Most readmissions aren't linked to suboptimal care, study finds

A large number of 30-day readmissions are not caused by poor-quality care but are instead related to mental health, substance abuse or homelessness, according to a study published in JAMA Surgery.

Researchers in Seattle examined one year's worth of readmissions data from a Level I trauma center and safety-net hospital. Among 2,100 discharges, 173 patients were readmitted to the hospital.

Almost one-third of those readmissions fell into two groups: injection drug users who were readmitted for infections at new sites (29 patients, or 17 percent of readmissions) and people with lack of adequate social support, leading to issues around discharge and follow-up process (25 patients, or 14.5 percent of readmissions).

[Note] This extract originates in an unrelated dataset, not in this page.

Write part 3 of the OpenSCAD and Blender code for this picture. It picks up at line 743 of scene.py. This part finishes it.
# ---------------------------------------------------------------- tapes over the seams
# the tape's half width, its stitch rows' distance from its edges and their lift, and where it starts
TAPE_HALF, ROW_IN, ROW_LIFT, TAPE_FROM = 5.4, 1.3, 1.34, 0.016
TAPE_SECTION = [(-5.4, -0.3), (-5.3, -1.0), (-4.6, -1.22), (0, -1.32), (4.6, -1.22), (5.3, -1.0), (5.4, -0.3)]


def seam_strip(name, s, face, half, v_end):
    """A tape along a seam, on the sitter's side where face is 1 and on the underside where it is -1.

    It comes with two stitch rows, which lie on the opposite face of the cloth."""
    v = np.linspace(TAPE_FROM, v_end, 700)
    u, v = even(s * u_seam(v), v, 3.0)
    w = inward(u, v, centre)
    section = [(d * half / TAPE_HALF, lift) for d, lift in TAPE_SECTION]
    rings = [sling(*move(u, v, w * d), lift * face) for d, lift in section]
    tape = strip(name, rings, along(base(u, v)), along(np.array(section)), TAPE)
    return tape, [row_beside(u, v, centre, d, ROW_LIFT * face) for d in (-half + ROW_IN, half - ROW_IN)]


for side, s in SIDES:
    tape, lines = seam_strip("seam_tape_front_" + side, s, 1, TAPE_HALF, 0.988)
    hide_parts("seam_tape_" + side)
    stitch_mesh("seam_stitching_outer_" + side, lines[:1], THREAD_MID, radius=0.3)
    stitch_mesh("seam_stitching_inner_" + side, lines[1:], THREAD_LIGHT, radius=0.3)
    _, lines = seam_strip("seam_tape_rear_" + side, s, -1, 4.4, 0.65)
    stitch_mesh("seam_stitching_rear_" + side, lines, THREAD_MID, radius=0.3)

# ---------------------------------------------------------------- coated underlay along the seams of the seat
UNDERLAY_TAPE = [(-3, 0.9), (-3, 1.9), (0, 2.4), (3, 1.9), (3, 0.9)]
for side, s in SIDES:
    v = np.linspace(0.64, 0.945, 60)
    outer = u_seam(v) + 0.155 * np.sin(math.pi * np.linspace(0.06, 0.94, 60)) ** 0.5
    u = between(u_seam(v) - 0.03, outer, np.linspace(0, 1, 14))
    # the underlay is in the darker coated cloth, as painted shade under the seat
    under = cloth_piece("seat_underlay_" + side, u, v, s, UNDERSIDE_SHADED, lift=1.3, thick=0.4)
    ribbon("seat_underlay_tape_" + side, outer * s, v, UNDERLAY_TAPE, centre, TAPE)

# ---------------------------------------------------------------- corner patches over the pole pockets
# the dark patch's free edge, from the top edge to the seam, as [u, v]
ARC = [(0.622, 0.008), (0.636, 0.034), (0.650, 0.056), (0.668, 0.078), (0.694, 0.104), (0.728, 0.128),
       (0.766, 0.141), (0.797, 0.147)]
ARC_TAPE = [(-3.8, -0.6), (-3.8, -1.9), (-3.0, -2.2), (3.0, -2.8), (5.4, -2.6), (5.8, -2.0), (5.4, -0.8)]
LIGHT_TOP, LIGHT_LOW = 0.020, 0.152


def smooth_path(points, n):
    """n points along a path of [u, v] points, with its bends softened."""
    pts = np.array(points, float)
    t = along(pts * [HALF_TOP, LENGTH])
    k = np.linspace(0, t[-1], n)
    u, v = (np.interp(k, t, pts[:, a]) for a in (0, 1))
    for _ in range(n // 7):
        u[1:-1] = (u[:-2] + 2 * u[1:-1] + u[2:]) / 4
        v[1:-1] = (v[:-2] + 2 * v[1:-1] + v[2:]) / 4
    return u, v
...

Other causes of readmission were:

  • Infections not detectable during index readmission (23 patients, 13 percent)
  • Illness related to injury or condition (16 patients, 9 percent)
  • Preventable complication of care (16 patients, 9 percent)
  • Deterioration of medical conditions (two patients, 1 percent)

"Many cases of readmissions may truly be unavoidable in current paradigms of care because we found socially fragile populations to be at as high risk as those that are medically fragile," the study authors wrote. "A large number of readmissions were not owing to suboptimal medical care delivered at the index admission…but many were owing to confounding issues of mental health, substance abuse or homelessness, issues that require more intense in-hospital and postdischarge social support than most hospitals…can currently provide."

This isn't the first study that has called the usefulness of using readmissions as a quality metric into question. For instance, research published last fall in JAMA Internal Medicine noted that penalties in the Hospital Readmission Reduction Program unfairly punish hospitals that provide care for more vulnerable patients.

"Perhaps with yet another article questioning the role of 30-day readmissions, we should focus our attention on finding better markers of surgical quality," two physicians wrote in invited commentary in JAMA Surgery.